◆ **Dataset content**
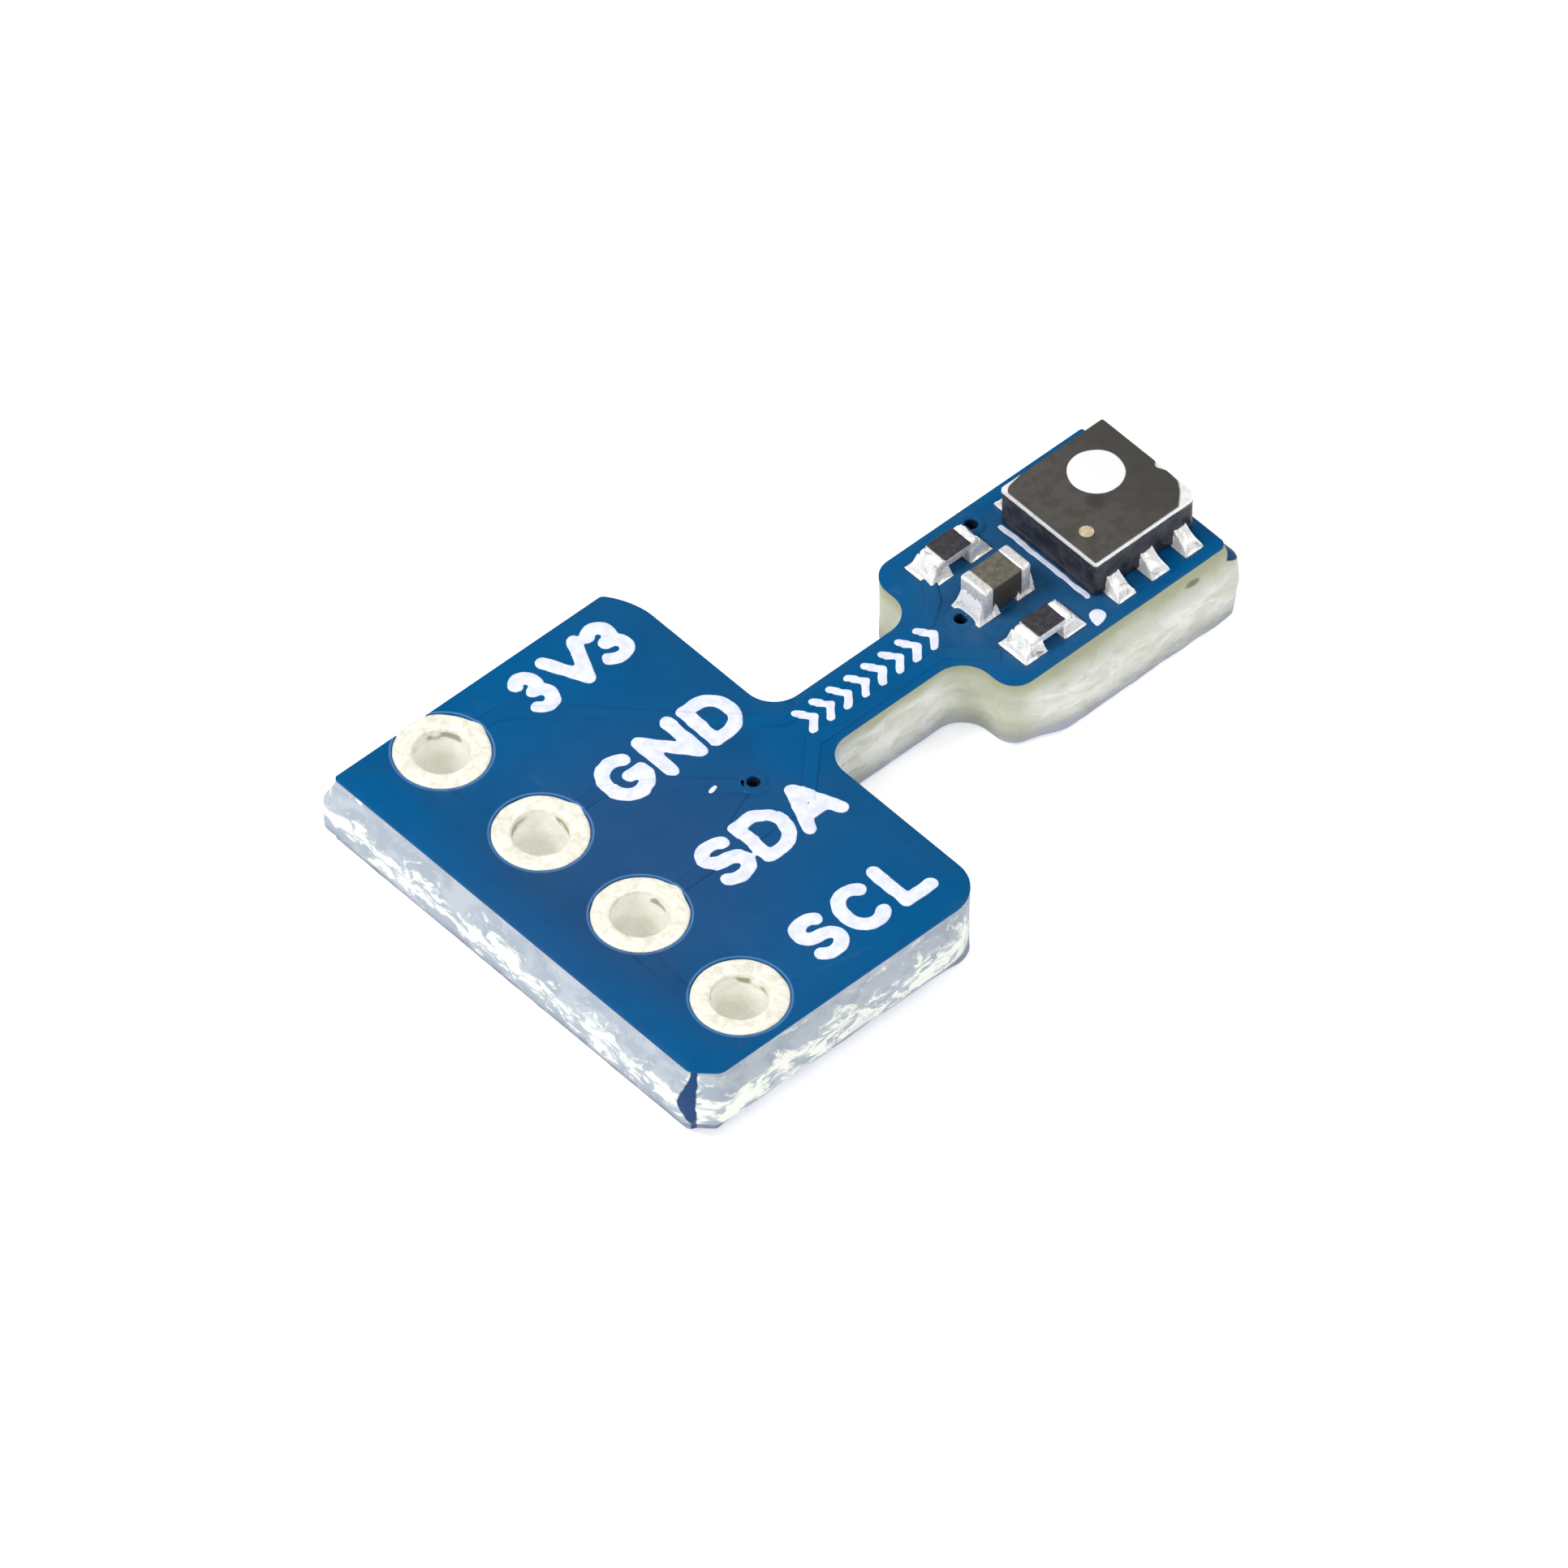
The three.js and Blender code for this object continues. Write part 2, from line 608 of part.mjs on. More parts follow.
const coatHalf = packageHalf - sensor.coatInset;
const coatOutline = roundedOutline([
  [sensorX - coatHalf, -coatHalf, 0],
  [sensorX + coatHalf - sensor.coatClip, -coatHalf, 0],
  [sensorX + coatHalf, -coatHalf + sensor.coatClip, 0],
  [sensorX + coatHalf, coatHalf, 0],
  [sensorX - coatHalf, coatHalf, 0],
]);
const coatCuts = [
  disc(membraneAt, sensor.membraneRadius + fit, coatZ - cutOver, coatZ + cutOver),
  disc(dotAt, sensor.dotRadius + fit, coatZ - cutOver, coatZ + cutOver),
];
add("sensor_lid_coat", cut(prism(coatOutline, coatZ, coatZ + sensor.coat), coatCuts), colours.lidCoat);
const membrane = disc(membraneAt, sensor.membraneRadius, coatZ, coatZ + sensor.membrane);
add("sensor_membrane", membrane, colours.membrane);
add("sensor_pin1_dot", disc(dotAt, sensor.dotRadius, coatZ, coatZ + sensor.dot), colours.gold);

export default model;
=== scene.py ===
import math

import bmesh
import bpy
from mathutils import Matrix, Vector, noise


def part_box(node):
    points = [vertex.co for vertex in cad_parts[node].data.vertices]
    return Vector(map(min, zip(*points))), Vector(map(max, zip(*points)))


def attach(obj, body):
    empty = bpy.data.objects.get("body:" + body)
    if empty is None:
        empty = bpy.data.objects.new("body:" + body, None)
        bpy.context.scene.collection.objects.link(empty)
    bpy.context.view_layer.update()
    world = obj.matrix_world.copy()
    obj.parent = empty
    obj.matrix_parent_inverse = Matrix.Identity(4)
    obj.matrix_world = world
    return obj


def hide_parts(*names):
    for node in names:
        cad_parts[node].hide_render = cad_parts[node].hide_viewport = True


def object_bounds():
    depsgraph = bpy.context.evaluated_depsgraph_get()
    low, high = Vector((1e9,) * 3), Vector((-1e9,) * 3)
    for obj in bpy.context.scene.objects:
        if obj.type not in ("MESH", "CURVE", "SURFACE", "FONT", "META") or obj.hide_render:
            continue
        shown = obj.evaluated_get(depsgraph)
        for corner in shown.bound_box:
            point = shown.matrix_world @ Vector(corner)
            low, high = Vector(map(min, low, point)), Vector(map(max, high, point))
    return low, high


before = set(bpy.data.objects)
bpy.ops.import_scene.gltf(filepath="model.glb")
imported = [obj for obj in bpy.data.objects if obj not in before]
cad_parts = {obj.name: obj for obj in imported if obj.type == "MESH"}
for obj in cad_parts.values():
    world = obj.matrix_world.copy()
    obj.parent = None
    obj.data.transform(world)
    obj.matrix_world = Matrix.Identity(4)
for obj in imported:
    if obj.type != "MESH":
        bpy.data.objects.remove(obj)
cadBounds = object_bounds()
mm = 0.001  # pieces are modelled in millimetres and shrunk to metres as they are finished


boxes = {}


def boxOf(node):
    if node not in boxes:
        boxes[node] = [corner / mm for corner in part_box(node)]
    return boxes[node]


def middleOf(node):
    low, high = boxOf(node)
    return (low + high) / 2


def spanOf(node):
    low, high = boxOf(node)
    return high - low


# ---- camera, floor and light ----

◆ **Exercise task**
Extract the closing run of lines, starting with the one containing "if empty is" and ending at the last, exactly as written.

◆ **Written reply**
    if empty is None:
        empty = bpy.data.objects.new("body:" + body, None)
        bpy.context.scene.collection.objects.link(empty)
    bpy.context.view_layer.update()
    world = obj.matrix_world.copy()
    obj.parent = empty
    obj.matrix_parent_inverse = Matrix.Identity(4)
    obj.matrix_world = world
    return obj


def hide_parts(*names):
    for node in names:
        cad_parts[node].hide_render = cad_parts[node].hide_viewport = True


def object_bounds():
    depsgraph = bpy.context.evaluated_depsgraph_get()
    low, high = Vector((1e9,) * 3), Vector((-1e9,) * 3)
    for obj in bpy.context.scene.objects:
        if obj.type not in ("MESH", "CURVE", "SURFACE", "FONT", "META") or obj.hide_render:
            continue
        shown = obj.evaluated_get(depsgraph)
        for corner in shown.bound_box:
            point = shown.matrix_world @ Vector(corner)
            low, high = Vector(map(min, low, point)), Vector(map(max, high, point))
    return low, high


before = set(bpy.data.objects)
bpy.ops.import_scene.gltf(filepath="model.glb")
imported = [obj for obj in bpy.data.objects if obj not in before]
cad_parts = {obj.name: obj for obj in imported if obj.type == "MESH"}
for obj in cad_parts.values():
    world = obj.matrix_world.copy()
    obj.parent = None
    obj.data.transform(world)
    obj.matrix_world = Matrix.Identity(4)
for obj in imported:
    if obj.type != "MESH":
        bpy.data.objects.remove(obj)
cadBounds = object_bounds()
mm = 0.001  # pieces are modelled in millimetres and shrunk to metres as they are finished


boxes = {}


def boxOf(node):
    if node not in boxes:
        boxes[node] = [corner / mm for corner in part_box(node)]
    return boxes[node]


def middleOf(node):
    low, high = boxOf(node)
    return (low + high) / 2


def spanOf(node):
    low, high = boxOf(node)
    return high - low


# ---- camera, floor and light ----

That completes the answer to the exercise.